The focus of this paper is to learn the daily activity engagement patterns of travelers using Support Vector Machines (SVMs), a modeling approach that is widely used in Artificial intelligence and Machine Learning. It is postulated that an individual’s choice of activities depends not only on socio-demographic characteristics but also on previous activities of individual on the same day. In the paper, Markov Chain models are used to study the sequential choice of activities. The dependencies among activity type, activity sequence and socio-demographic data are captured by employing hidden Markov models. In order to learn model parameters, we use sequential multinomial logit models (MNL) and multiclass Support Vector Machines (K-SVM) with two different dependency structures. In the first dependency structure, it is assumed that type of activity at time ‘t’ depends on the last previous activity and socio-demographic data, whereas in the second structure we assume that activity selection at time ‘t’ depends on all of the individual’s previous activity types on the same day and socio-demographic characteristics.

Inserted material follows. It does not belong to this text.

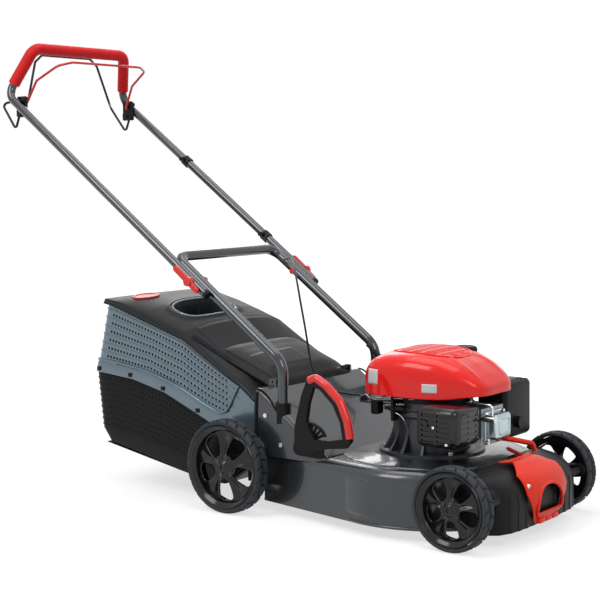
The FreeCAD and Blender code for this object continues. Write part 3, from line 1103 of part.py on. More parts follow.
def apronBlock(name, inset):
    """Plan outline of the front cover, padded up; the hollow copy is open below and behind."""
    grow = "+" + inset if inset else ""
    shrink = "-" + inset if inset else ""
    low = "apron_low" + ("-%g" % PIERCE if inset else "")
    nose = "rear_wheel_x + apron_nose" + shrink
    start = APRON_X + ("-%g" % PIERCE if inset else "")
    side = [(start, "apron_half" + shrink), (nose + "-30", "apron_half" + shrink),
            (nose + "-12", "apron_half-30" + shrink), (nose, "apron_half-96" + shrink)]
    return prism(name, "XY_Plane", [(x, flipped(y)) for x, y in side] + side[::-1],
                 "apron_high" + shrink + flipped(low)[1:], low)


def apronSlope(name, shrink):
    """Wedge that takes the front cover's top down towards its nose."""
    corners = [(APRON_X + "-10", "apron_high+6" + shrink), ("rear_wheel_x + apron_nose-46",
                                                            "apron_high-14" + shrink),
               ("rear_wheel_x + apron_nose+10", "apron_high-56" + shrink),
               ("rear_wheel_x + apron_nose+10", "apron_high+30"), (APRON_X + "-10", "apron_high+30")]
    return sideProfile(name, corners, "apron_half+10")


apron_outer = cut("apron_outer", apronBlock("apron_solid", ""), apronSlope("apron_slope", ""))
apron_inner = cut("apron_inner", apronBlock("apron_void", "apron_wall"), apronSlope("apron_slope_in",
                                                                                    "-apron_wall"))
apron_holes = [rod("apron_bar_hole", FRONT_PIVOT, "0-300", "front_pivot_z", "swing_tube_radius+2", "600",
                   "y"),
               block("apron_window", "rear_wheel_x + apron_nose-20", "0-44", "apron_low+24", "60", "88",
                     "34"),
               block("apron_rod_gap", APRON_X + "-4", "rod_plane_y-8", "front_pivot_z-front_pin_drop-20",
                     "40",
                     "20", "40"),
               block("apron_rod_window", "rear_wheel_x + apron_nose-60", "rod_plane_y-12",
                     "front_pivot_z-front_pin_drop-22", "80", "28", "48")]
clear_deck = "deck_radius+slack"
deck_gap = rod("apron_deck_gap", ENGINE, "0", "0", clear_deck, "deck_top+slack")
flange_gap = rod("apron_flange_gap", ENGINE, "0", "deck_top-1", "flange_radius+30", "40")
node(cut("apron_sheet", apron_outer, apron_inner, deck_gap, flange_gap, *apron_holes), "front_apron")
NOSE = "rear_wheel_x + front_handle_nose"
handle_face = sideProfile("front_handle_face", [
    (NOSE + "-13.7", "apron_low+4"), (NOSE + "-4", "apron_low+4"), (NOSE, "apron_low+26"),
    (NOSE + "-8", "apron_low+66"), (NOSE + "-40", "apron_high-24"), (NOSE + "-96", "apron_high+3"),
    (NOSE + "-96", "apron_high-1"), (NOSE + "-60", "apron_high-9"), (NOSE + "-20", "apron_low+68"),
    (NOSE + "-13.7", "apron_low+50")], "front_handle_half")
handle_window = block("handle_window", NOSE + "-30", "0-42", "apron_low+26", "60", "84", "30")
node(cut("front_handle_whole", handle_face, handle_window, apron_outer, deck_gap), "front_handle")

hoop_spots = [Vector(val(ENGINE + "+head_end") + dx, y, val("apron_high") + dz)
              for dx, y, dz in ((1.2, 34, 34), (20, 37, 33), (44, 97, 16), (46, 100, -1.4))]
bar_path = bentPath(hoop_spots, [20, 16])
node(solid("front_hoop", sweep(bar_path, 6.0)), "front_bar")

# ---------------------------------------------------------------- fasteners
bolts = []
for x, y in ((86, 62), (-86, 62), (86, -62), (-86, -62)):
    bolts.append(rod("flange_bolt_%d" % len(bolts), ENGINE + "+%g" % x, "%g" % y,
                     "deck_top+flange_thickness",
                     "6", "6"))
for x, z in ((30, 232), (74, 168)):
    for y in ("housing_half", "0-housing_half-4"):
        bolts.append(rod("plate_bolt_%d" % len(bolts), "rear_wheel_x + deck_rear_ahead+%g" % x, y, "%g" % z,
                         "5", "4", "y"))
for y in ("head_near+22", "head_far-22"):
    bolts.append(rod("head_bolt_%d" % len(bolts), ENGINE + "+head_end", y, "head_low+7", "5", "6", "x"))
node(bundle("bolt_set", *bolts), "bolts")

# ---------------------------------------------------------------- check and export
def finish():
    doc.recompute()
    failed = [obj.Label for obj in doc.Objects if {"Invalid", "Error"} & set(obj.State)]
    broken = [obj.Label for obj in nodes if obj.Shape.isNull() or not obj.Shape.isValid()]
    if failed or broken:
        raise RuntimeError("failed objects %s, broken shapes %s" % (failed, broken))
    os.makedirs("parts", exist_ok=True)
    for obj in nodes:
        obj.Shape.exportStep(os.path.join("parts", obj.Label + ".step"))
        print("%-20s %2d solids %12.0f mm3" % (obj.Label, len(obj.Shape.Solids), obj.Shape.Volume))


finish()
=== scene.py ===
import json
import math

import bmesh
import bpy
import numpy as np
from mathutils import Matrix, Vector


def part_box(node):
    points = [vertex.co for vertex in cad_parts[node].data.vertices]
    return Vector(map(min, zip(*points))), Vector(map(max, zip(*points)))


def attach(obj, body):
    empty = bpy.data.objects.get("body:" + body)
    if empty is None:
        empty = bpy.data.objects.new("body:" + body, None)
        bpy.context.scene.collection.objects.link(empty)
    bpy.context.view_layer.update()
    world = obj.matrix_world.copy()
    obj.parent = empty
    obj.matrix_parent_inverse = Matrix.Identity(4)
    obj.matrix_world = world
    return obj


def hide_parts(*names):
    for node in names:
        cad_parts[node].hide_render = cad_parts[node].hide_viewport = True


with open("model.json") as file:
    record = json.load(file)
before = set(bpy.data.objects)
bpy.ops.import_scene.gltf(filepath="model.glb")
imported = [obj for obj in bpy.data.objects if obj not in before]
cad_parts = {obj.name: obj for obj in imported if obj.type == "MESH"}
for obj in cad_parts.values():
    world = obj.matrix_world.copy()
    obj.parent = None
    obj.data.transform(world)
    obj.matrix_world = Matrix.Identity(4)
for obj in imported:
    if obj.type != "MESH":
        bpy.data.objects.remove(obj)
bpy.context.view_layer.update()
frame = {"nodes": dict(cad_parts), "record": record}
nodes = frame["nodes"]
mm = 0.001
rearAxle = (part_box("rear_near_tyre")[0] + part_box("rear_near_tyre")[1]) / 2 / mm
frontAxle = (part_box("front_near_tyre")[0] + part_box("front_near_tyre")[1]) / 2 / mm
bladeAxis = (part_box("flywheel")[0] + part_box("flywheel")[1]) / 2 / mm
print("frame loaded,", len(nodes), "nodes")


# ---- finishes: effects shared by the materials ----

def newGroup(name, inputs, outputs):
    # an empty shader group with number inputs and the named outputs
    group = bpy.data.node_groups.new(name, "ShaderNodeTree")
    for label, value in inputs.items():
        group.interface.new_socket(label, in_out="INPUT", socket_type="NodeSocketFloat").default_value = value
    for label in outputs:
        group.interface.new_socket(label, in_out="OUTPUT", socket_type="NodeSocketFloat")
    return group, group.nodes.new("NodeGroupInput"), group.nodes.new("NodeGroupOutput")


def mathNode(tree, operation, first, second=None, clamp=False):
    # one Math node; each side is a socket or a number
    node = tree.nodes.new("ShaderNodeMath")
    node.operation = operation
    node.use_clamp = clamp
    for i, side in enumerate((first, second)):
        if side is None:
            continue
        if isinstance(side, (int, float)):
            node.inputs[i].default_value = side
        else:
            tree.links.new(side, node.inputs[i])
    return node.outputs[0]


def noiseNode(tree, scale, detail, roughness=0.5):
    # object-space noise whose scale is a socket or a number
    place = tree.nodes.new("ShaderNodeTexCoord")
    noise = tree.nodes.new("ShaderNodeTexNoise")
    noise.inputs["Detail"].default_value = detail
    noise.inputs["Roughness"].default_value = roughness
    tree.links.new(place.outputs["Object"], noise.inputs["Vector"])
    if isinstance(scale, (int, float)):
        noise.inputs["Scale"].default_value = scale
    else:
        tree.links.new(scale, noise.inputs["Scale"])
    return noise.outputs["Fac"]


def makeGrain():
    # grain: fine noise as a height, and a coarse noise as a slow tone change
    group, given, out = newGroup("surfaceGrain", {"Scale": 900.0, "Tone scale": 9.0}, ("Height", "Tone"))
    group.links.new(noiseNode(group, given.outputs["Scale"], 3.0), out.inputs["Height"])
    group.links.new(noiseNode(group, given.outputs["Tone scale"], 4.0, 0.6), out.inputs["Tone"])
    return group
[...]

The models are applied to data drawn from a set of California households and a comparison of the accuracy of estimation of activity types and their sequence in the agenda, indicates the superiority of K-SVM models over MNL. Additionally, we show that accuracy in estimating activity patterns increases using different sets of explanatory variables or tuning parameters of the kernel function in K-SVM.

Suggested Citation

  • Allahviranloo, Mahdieh & Recker, Will, 2013. "Daily activity pattern recognition by using support vector machines with multiple classes," Transportation Research Part B: Methodological, Elsevier, vol. 58(C), pages 16-43.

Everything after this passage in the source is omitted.